Baltimore Reckons With A Shitty Sewage Situation
In April 2018, the Department of Public Works (DPW) created an Expedited Reimbursement Program for residents experiencing sewage backups—a mandate under the consent decree. Yet according to environmental advocates with Clean Water Action, Blue Water Baltimore, and the Environmental Integrity Project who have reviewed DPW’s reports, the reimbursement program is seriously flawed.
According to their analysis, of the 4,632 reported building backups from April 2018 to March 2019, the city only processed 74 applications for the program. Of the 74 processed, only 10 applications were accepted. The consent decree required that the city set aside $2 million per year for the reimbursement program, but they only doled out $14,775.

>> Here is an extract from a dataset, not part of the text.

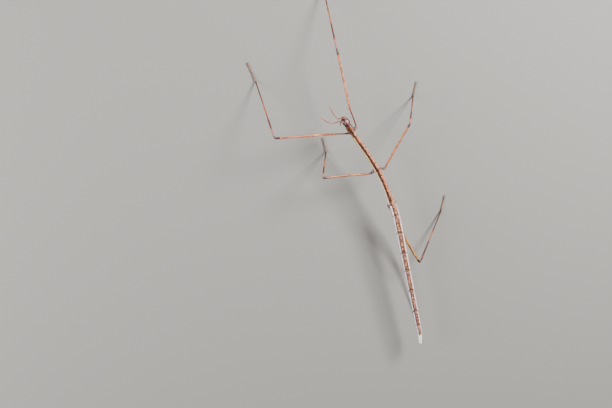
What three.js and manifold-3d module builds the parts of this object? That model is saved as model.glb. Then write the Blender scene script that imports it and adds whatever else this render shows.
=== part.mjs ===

So on Wednesday, Nov. 13 at 5 p.m., Baltimore’s City Council will hold an investigative hearing to assess the Expedited Reimbursement Program, and explore what else the city could do to help mitigate and prevent sewage backups. Environmental and public health advocates will hold a press conference beforehand at 4 p.m.
Jennifer Kunze, an organizer with Clean Water Action discussed many of the problems with the current program with the Real News Network.
“From the beginning, [the Expedited Reimbursement Program] had a lot of shortcomings,” Kunze said.